According to the suit, Kessler asked his supervisor if his (Kessler’s) cooperation with the investigators and Ethics Commission had cooked his goose. Anderson said, “It certainly ruined [Kessler’s] relationship with Mayor Sanders’s office, and Mayor Sanders’s office lost their trust in [Kessler].” Therefore, Kessler alleges in the suit that the cause of his termination, which occurred on November 21, was his cooperation with the two investigators and the Ethics Commission, as well as his attempts to rein in Li Mandri’s abuses. (The Ethics Commission later concluded that it had no jurisdiction in the matter.)
Judge John S. Meyer has already dismissed parts of Kessler’s lawsuit, “but we still have the guts of our case,” says Joshua Gruenberg, Kessler’s lawyer, who has made a settlement offer. The city attorney’s office will only say that last Friday it filed for dismissal of Kessler’s suit. Gruenberg is confident this summary judgment motion attempt won’t get anywhere. Unless the schedule is changed for some reason, the trial is set to begin June 10.
Another key matter is not discussed in the FBI/police investigation.
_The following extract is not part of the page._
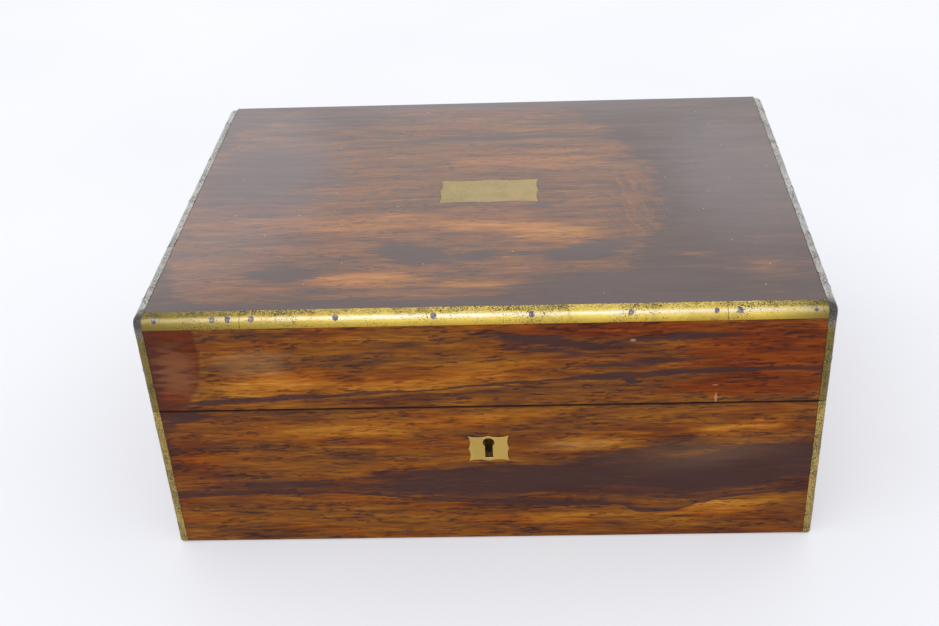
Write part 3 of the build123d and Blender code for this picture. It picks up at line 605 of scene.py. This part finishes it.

Kessler initially went to law enforcement because a police officer told him that Mannino, who was on the board of the business improvement district council, had been convicted of a felony. In July of 1979 in New York City, undercover agents of the Drug Enforcement Administration traced Quaalude sales to a Paul Mannino and ultimately found boxes of the drugs in his car, according to federal records. Mannino was indicted in February of 1980; a jury convicted him of violation of federal drug, firearms, and racketeering laws. He lost his appeal and went to prison. Li Mandri met Mannino around 2000.
Mannino, who was ultimately fired from the North Bay Association, now heads Throwdown Elite Training Center, a Midway-area facility that teaches such skills as kickboxing and jujitsu. He did not return three calls.